▶ **Aim of the exercise**
Look through the entries below and extract exactly the lines from the one containing "the whole garment" through the one containing "import numpy as np", ends included.

▶ **Stored data**
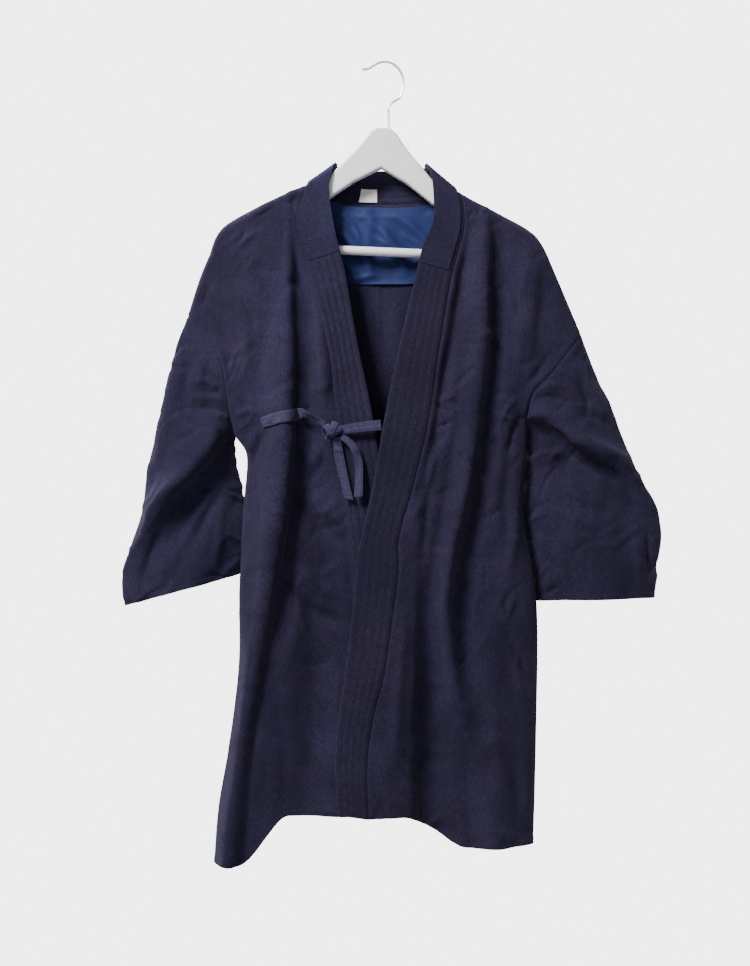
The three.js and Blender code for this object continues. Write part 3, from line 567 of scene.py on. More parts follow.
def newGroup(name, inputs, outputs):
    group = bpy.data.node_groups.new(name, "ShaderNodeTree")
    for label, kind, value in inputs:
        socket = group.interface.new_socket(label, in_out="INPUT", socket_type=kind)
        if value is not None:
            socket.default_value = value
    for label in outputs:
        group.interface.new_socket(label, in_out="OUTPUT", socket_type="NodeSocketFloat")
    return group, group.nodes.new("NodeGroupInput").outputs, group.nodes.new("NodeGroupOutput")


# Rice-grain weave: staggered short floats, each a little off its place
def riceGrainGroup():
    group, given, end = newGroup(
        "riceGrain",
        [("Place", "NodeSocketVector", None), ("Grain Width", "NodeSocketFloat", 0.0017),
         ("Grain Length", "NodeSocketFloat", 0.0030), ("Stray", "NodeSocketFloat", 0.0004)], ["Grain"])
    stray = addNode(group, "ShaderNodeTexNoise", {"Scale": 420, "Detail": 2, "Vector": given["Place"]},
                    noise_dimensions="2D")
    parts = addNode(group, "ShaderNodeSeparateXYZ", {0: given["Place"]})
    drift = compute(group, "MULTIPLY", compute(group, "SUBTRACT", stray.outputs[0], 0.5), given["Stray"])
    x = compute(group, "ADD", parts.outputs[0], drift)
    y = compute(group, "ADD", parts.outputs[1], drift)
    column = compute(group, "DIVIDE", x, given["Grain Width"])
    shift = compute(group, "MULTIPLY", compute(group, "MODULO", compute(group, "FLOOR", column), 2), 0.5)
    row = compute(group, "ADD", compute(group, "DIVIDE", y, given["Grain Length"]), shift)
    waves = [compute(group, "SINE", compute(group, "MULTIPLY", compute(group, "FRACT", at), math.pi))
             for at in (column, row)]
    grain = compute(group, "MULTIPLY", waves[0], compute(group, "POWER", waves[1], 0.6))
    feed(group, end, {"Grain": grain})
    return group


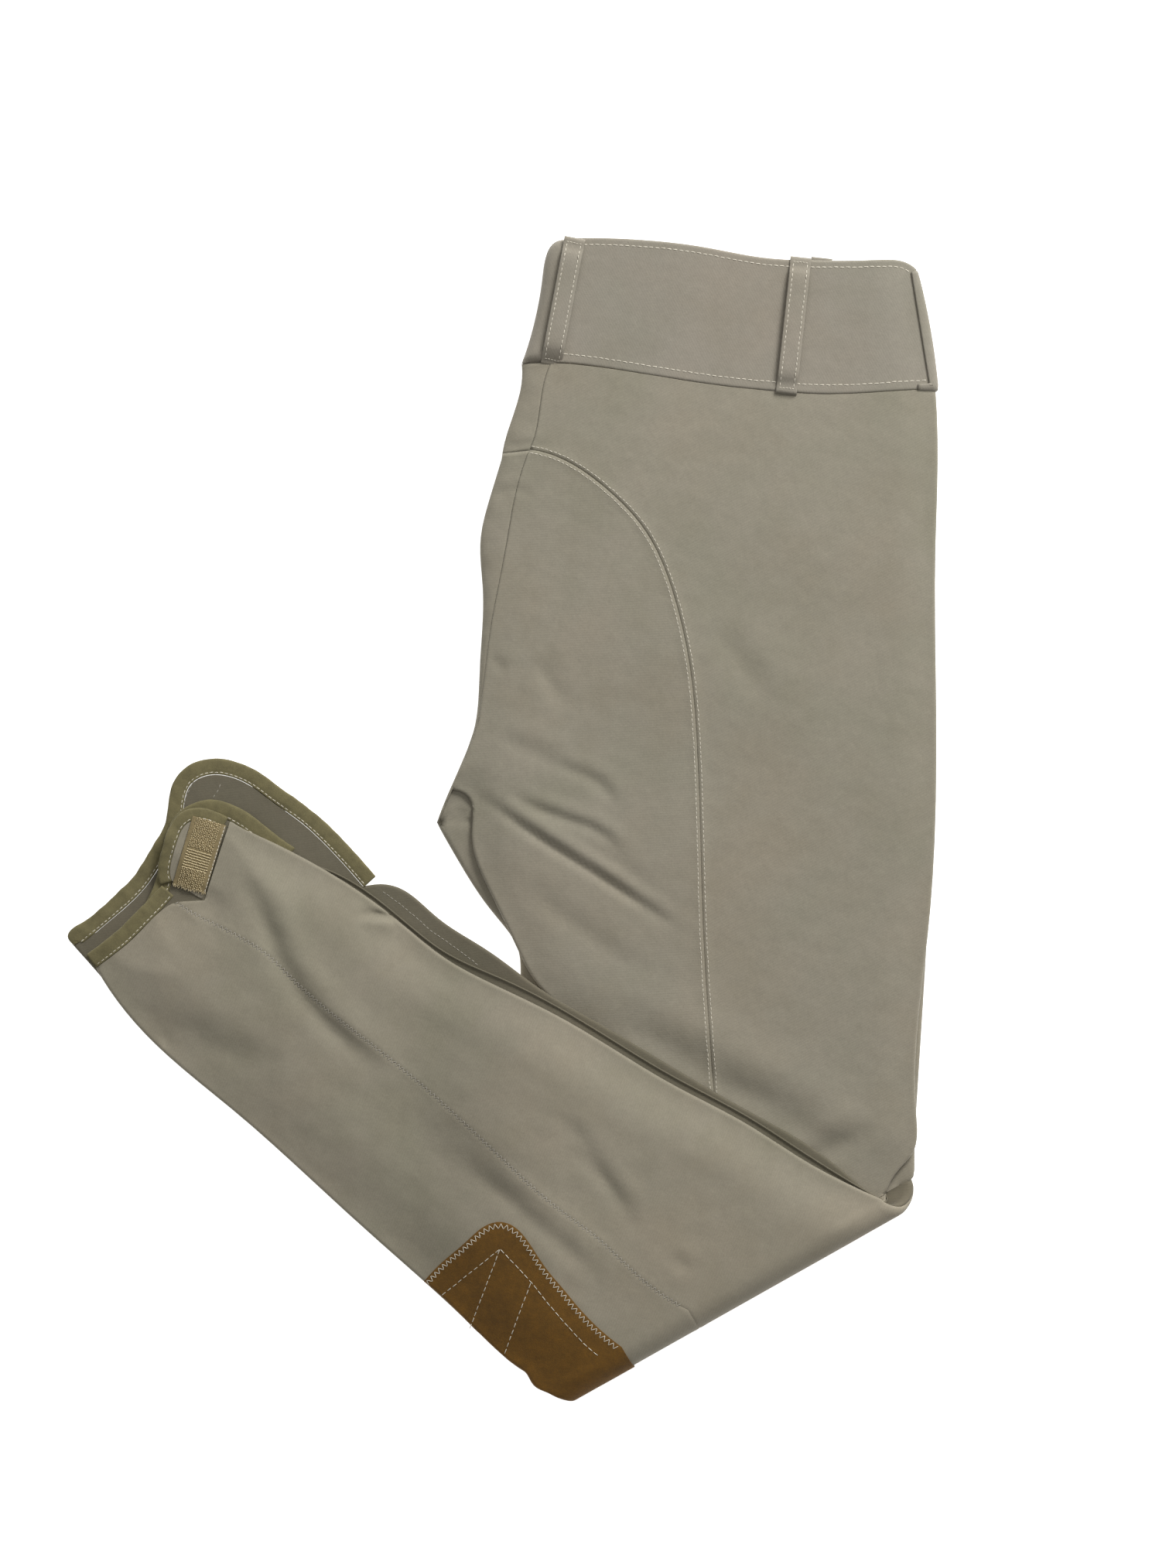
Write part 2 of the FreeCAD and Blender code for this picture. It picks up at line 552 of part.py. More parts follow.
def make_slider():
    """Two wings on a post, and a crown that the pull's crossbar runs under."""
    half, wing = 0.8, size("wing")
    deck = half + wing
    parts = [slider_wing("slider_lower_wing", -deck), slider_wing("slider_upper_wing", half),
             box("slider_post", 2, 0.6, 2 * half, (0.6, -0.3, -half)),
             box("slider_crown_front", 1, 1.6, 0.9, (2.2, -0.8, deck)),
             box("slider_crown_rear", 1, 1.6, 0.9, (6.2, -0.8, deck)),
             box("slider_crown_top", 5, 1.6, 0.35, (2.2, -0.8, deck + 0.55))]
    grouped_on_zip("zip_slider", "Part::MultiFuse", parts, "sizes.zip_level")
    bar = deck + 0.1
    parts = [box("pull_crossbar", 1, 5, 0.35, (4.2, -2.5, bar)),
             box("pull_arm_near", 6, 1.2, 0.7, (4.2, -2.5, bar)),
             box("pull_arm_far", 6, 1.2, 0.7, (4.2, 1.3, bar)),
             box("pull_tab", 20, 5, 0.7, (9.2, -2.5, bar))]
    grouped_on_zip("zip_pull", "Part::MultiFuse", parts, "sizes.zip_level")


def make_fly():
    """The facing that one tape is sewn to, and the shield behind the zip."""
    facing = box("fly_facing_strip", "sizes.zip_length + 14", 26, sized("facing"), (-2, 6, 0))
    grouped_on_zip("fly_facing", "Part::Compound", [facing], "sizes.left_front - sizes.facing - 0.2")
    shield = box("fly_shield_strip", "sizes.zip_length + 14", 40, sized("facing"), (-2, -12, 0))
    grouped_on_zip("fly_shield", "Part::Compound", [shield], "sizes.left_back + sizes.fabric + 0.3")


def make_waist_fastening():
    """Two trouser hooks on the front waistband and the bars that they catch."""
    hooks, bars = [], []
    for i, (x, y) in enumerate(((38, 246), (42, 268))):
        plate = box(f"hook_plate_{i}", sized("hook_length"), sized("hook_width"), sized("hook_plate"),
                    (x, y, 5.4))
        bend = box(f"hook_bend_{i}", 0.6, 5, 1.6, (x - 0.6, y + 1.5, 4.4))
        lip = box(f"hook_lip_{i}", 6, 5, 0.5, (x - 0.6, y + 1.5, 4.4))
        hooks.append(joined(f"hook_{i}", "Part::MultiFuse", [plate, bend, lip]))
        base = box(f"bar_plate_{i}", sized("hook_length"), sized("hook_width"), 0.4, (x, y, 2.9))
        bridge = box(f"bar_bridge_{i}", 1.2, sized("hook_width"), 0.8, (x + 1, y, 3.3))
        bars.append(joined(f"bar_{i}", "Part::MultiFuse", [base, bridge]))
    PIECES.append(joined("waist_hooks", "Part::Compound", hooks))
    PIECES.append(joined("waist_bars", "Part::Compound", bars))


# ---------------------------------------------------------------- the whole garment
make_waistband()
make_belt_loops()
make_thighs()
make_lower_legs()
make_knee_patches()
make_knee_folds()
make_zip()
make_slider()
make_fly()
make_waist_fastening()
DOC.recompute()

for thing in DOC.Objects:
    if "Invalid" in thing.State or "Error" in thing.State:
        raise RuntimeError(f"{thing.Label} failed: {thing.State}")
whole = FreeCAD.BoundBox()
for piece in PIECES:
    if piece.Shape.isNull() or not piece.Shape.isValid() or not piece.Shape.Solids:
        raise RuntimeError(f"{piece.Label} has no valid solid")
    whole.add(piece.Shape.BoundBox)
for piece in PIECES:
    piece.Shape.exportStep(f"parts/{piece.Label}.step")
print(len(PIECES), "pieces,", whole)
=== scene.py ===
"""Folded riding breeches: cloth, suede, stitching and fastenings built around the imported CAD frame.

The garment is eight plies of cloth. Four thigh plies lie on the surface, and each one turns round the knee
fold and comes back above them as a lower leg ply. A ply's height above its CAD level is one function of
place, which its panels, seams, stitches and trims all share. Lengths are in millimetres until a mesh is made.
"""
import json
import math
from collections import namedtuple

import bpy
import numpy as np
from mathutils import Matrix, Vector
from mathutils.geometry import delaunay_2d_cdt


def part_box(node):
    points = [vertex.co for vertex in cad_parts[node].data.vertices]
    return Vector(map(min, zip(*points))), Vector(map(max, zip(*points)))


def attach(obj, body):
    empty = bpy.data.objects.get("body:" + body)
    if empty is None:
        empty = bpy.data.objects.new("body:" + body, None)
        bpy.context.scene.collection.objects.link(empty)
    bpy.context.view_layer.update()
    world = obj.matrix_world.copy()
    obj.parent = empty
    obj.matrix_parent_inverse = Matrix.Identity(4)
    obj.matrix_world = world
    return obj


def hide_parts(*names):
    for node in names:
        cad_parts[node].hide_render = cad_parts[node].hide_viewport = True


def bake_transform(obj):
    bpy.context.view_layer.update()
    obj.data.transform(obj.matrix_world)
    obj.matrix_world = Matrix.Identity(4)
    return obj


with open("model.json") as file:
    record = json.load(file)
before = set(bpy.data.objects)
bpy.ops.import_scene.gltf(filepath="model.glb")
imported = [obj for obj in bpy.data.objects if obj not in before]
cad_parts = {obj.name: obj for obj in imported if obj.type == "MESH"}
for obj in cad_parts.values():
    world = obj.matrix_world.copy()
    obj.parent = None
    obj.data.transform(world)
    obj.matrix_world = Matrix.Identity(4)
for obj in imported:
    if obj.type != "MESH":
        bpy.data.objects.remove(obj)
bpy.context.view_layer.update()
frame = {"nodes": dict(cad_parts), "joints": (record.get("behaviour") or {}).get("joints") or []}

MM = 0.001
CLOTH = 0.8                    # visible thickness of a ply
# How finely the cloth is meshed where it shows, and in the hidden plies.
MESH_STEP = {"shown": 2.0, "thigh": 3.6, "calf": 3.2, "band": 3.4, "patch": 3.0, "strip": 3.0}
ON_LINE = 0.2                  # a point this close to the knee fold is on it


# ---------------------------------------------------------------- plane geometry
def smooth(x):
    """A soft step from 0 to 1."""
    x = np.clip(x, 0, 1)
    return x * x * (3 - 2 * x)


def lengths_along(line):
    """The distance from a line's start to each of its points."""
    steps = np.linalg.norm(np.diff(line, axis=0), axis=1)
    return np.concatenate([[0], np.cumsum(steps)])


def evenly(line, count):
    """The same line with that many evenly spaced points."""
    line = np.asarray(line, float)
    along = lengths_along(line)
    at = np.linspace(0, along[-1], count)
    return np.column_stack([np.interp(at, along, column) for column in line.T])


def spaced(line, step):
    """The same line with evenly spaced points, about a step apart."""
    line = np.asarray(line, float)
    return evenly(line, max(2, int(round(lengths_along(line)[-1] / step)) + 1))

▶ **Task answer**
# ---------------------------------------------------------------- the whole garment
make_waistband()
make_belt_loops()
make_thighs()
make_lower_legs()
make_knee_patches()
make_knee_folds()
make_zip()
make_slider()
make_fly()
make_waist_fastening()
DOC.recompute()

for thing in DOC.Objects:
    if "Invalid" in thing.State or "Error" in thing.State:
        raise RuntimeError(f"{thing.Label} failed: {thing.State}")
whole = FreeCAD.BoundBox()
for piece in PIECES:
    if piece.Shape.isNull() or not piece.Shape.isValid() or not piece.Shape.Solids:
        raise RuntimeError(f"{piece.Label} has no valid solid")
    whole.add(piece.Shape.BoundBox)
for piece in PIECES:
    piece.Shape.exportStep(f"parts/{piece.Label}.step")
print(len(PIECES), "pieces,", whole)
=== scene.py ===
"""Folded riding breeches: cloth, suede, stitching and fastenings built around the imported CAD frame.

The garment is eight plies of cloth. Four thigh plies lie on the surface, and each one turns round the knee
fold and comes back above them as a lower leg ply. A ply's height above its CAD level is one function of
place, which its panels, seams, stitches and trims all share. Lengths are in millimetres until a mesh is made.
"""
import json
import math
from collections import namedtuple

import bpy
import numpy as np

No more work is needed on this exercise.